Asked what they were, he replied: “You will have to wait until tomorrow,” when the EU leaders are set to meet Turkish Prime Minister Ahmet Davutoğlu in Brussels.

Davutoğlu is due to join EU leaders for a breakfast on March 18, at which Tusk hopes to finalize the deal.
At talks with EU Council President Donald Tusk in Nicosia on March 15, Anastasiades said he would not accept Turkey’s demands unless it met its obligations.

On March 17, Tusk, the chairman of the EU summit, said he was “more cautious than optimistic” about the chances of reaching a deal with Turkey. 

“I am cautiously optimistic but frankly, more cautious than optimistic,” Tusk told reporters before the leaders sat down for talks in Brussels. “The agreement must be acceptable to all 28 member states, no matter big or small,” he told a news conference in a clear reference to Greek Cyprus’ objections. 

European Commission President Jean-Claude Juncker, who runs the EU executive, sounded a more optimistic tone, by saying he was “pretty confident” of a deal.

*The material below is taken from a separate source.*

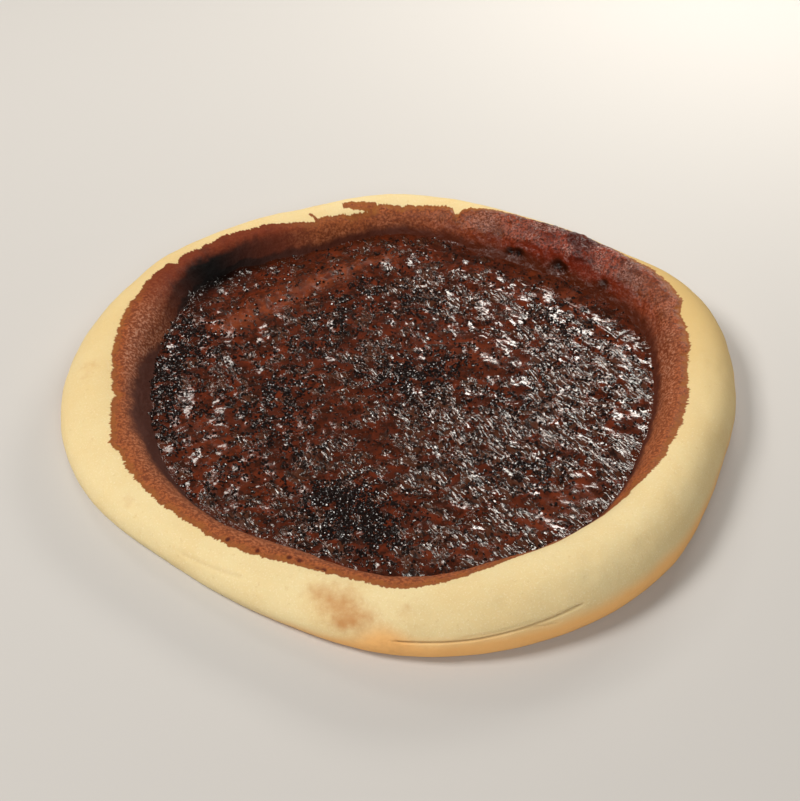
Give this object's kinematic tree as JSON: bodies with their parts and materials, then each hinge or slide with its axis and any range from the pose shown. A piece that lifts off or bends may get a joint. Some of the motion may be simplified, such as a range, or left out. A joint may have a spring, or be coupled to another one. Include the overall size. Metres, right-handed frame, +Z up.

German Chancellor Angela Merkel said she was “optimistic” but cautious on reaching a crucial deal.
“There are still complicated talks ahead but the fundamental direction is clear. I share the view of the European Council president [Tusk] who spoke of cautious optimism, stressing the word cautious,” Merkel said.

As the leaders were coming in for the summit in Brussels, Dutch Prime Minister Mark Rutte said that the agreement was “not a done deal,” adding that there was “no alternative” for ending the crisis.  

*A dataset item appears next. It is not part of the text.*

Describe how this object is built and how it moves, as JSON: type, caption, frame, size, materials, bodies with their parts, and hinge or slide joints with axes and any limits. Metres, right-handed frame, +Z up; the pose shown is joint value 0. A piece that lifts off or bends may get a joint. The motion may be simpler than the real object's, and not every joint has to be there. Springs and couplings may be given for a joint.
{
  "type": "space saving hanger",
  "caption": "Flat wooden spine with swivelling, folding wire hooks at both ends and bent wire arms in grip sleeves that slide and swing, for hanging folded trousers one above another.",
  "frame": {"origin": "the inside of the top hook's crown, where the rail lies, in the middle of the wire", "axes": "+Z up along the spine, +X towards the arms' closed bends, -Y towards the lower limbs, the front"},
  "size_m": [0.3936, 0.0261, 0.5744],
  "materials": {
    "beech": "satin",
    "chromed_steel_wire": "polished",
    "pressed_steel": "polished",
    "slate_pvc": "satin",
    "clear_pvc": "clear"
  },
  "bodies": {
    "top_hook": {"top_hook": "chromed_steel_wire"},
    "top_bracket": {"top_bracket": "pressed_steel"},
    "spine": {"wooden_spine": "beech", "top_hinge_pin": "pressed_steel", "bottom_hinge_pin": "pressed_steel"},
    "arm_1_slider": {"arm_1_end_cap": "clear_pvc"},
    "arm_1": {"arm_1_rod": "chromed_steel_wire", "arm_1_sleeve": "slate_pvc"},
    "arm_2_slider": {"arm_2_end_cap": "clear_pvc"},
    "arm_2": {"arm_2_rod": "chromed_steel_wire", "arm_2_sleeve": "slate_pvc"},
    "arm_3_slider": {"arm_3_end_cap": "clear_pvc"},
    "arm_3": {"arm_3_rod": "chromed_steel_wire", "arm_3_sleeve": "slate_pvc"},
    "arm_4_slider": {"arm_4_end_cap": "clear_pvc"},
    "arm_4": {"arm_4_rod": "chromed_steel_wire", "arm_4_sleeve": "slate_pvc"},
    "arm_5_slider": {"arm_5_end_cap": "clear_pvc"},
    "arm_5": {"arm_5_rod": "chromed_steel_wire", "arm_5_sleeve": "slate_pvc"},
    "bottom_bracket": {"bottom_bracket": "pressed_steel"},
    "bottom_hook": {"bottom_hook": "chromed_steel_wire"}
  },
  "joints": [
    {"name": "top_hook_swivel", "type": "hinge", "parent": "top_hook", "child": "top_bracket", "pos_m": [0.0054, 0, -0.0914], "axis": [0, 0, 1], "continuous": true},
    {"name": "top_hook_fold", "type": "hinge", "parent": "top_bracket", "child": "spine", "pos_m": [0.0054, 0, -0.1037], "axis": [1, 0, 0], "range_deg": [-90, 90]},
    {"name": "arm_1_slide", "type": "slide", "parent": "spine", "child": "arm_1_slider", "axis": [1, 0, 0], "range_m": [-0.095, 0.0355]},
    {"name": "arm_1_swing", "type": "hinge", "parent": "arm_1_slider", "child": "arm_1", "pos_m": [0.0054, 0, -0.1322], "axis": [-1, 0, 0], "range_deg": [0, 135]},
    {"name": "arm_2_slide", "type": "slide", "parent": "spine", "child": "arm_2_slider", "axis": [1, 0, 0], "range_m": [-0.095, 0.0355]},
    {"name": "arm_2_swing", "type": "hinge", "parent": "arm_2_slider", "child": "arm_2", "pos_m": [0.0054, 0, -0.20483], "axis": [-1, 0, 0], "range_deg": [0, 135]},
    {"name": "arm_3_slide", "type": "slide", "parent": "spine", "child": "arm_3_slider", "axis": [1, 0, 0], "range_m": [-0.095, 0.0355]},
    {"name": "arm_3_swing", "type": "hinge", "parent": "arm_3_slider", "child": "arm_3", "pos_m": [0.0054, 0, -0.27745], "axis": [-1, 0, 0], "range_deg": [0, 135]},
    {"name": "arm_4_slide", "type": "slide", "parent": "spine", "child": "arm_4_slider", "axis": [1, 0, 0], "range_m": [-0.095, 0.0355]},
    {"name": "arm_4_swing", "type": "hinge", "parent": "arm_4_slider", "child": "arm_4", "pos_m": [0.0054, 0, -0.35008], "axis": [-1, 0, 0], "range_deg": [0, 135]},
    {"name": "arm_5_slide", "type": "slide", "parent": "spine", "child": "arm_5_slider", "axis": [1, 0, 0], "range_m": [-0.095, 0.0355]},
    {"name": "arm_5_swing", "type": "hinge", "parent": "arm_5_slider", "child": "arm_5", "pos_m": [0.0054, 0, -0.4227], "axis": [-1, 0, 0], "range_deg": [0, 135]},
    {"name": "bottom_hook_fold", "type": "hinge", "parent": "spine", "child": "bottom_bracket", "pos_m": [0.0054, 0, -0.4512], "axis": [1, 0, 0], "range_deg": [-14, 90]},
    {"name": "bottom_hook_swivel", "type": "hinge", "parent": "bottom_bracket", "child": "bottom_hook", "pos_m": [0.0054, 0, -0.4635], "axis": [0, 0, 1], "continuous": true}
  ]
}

“We have to do a lot today with the 28 [member states] and tomorrow with Turkey,” Rutte said. 

“What we want to achieve is for the crossings to stop. By being able to return people we expect them to stop within three to four weeks. After the Western Balkans were closed, which was important, the flow of people via Turkey to Greece will also stop and that is very important,” he added.  

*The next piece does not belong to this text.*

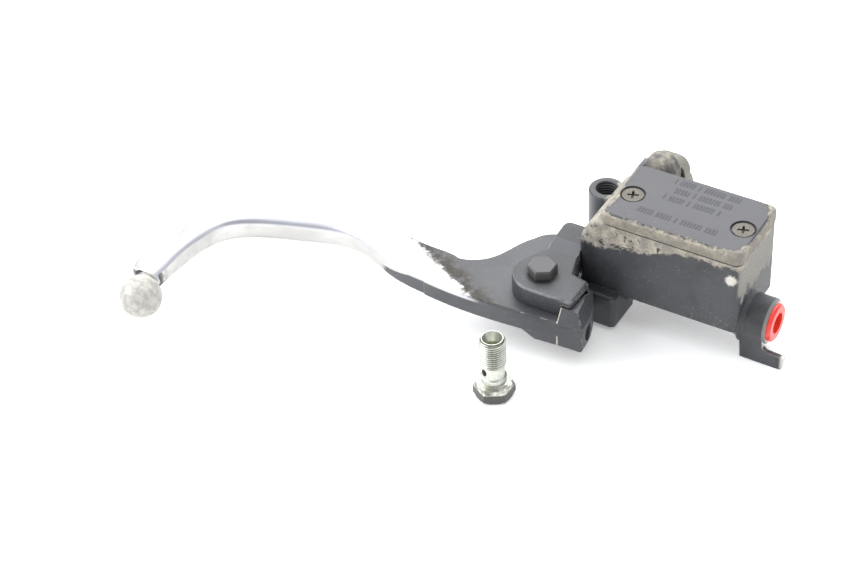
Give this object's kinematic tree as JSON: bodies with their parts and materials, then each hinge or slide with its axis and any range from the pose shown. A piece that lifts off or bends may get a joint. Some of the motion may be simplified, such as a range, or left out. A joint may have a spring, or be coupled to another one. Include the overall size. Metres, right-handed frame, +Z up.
{
  "type": "brake master cylinder",
  "caption": "Motorcycle front brake master cylinder with a square fluid box, bar clamp and ball-ended lever, and a loose hollow hose bolt.",
  "frame": {"origin": "centre of the handlebar clamp's bore, midway along the clamp", "axes": "+X along the handlebar towards the hose outlet, +Y towards the rider, +Z up"},
  "size_m": [0.2415, 0.1582, 0.0535],
  "materials": {
    "casting_paint": "satin",
    "cap_paint": "satin",
    "screw_zinc": "satin",
    "white_plastic": "matte",
    "black_rubber": "matte",
    "clamp_alloy": "matte",
    "black_steel": "satin",
    "bright_steel": "satin",
    "bronze": "satin",
    "lever_alloy": "satin",
    "piston_alloy": "satin",
    "red_plastic": "gloss"
  },
  "bodies": {
    "housing": {"body_casting": "casting_paint", "reservoir_cap": "cap_paint", "cap_screws": "screw_zinc", "diaphragm_plate": "white_plastic", "diaphragm": "black_rubber", "port_baffle": "white_plastic", "bar_clamp": "clamp_alloy", "clamp_bolts": "black_steel", "clamp_washers": "bright_steel", "pivot_bolt": "black_steel", "pivot_nut": "bright_steel", "stop_washer": "bright_steel", "circlip": "bright_steel", "return_spring": "bright_steel", "dust_boot": "black_rubber"},
    "brake_lever": {"lever": "lever_alloy", "pivot_bush": "bronze"},
    "piston_set": {"piston": "piston_alloy", "primary_cup": "black_rubber", "secondary_cup": "black_rubber"},
    "plug": {"port_plug": "red_plastic"},
    "hose_bolt": {"banjo_bolt": "bright_steel"}
  },
  "joints": [
    {"name": "lever_pull", "type": "hinge", "parent": "housing", "child": "brake_lever", "pos_m": [-0.0189, -0.0637, -0.0093], "axis": [0, 0, -1], "range_deg": [0, 20]},
    {"name": "piston_stroke", "type": "slide", "parent": "housing", "child": "piston_set", "axis": [1, 0, 0], "range_m": [0, 0.0099], "deforming": ["return_spring", "dust_boot"]},
    {"name": "plug_pull", "type": "slide", "parent": "housing", "child": "plug", "axis": [1, 0, 0], "range_m": [0, 0.015]},
    {"name": "hose_bolt_lift", "type": "slide", "parent": "housing", "child": "hose_bolt", "axis": [-0.0225, 0.0176, 0.9996], "range_m": [0, 0.03]}
  ],
  "couplings": [
    {"joint": "piston_stroke", "follows": "lever_pull", "m_per_rad": 0.0283}
  ]
}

“We will have to make sure that everything is well-founded in legal terms. I notice from more and more colleagues that they have the impression that we have it all in order.”

Luxembourg Prime Minister Xavier Bettel said on March 17 that he had received some guarantees concerning the legality of a potential EU-Turkey migration deal, but was still not convinced. 

“For me the justice argument is very important. We cannot do something and in the next weeks get told that it is illegal,” Bettel told reporters. “I’ve got some guarantees but I’m still not convinced.”

Meanwhile, Council of Europe Secretary General Thorbjorn Jagland welcomed the principles set out by the European Commission to further develop cooperation between the EU and Turkey.

“It is extremely important that every application for asylum should be treated individually and there should be no question of ‘blanket’ returns or refoulement, in line with the case law of the European Court of Human Rights,” read a statement issued on March 17 by his office. 

Jagland said he welcomed the fact that the issue was clarified by European Commission First Vice-President Timmermans on March 16.

“I hope that these principles will prevail during the negotiations starting in Brussels today [March 17],” said the secretary-general.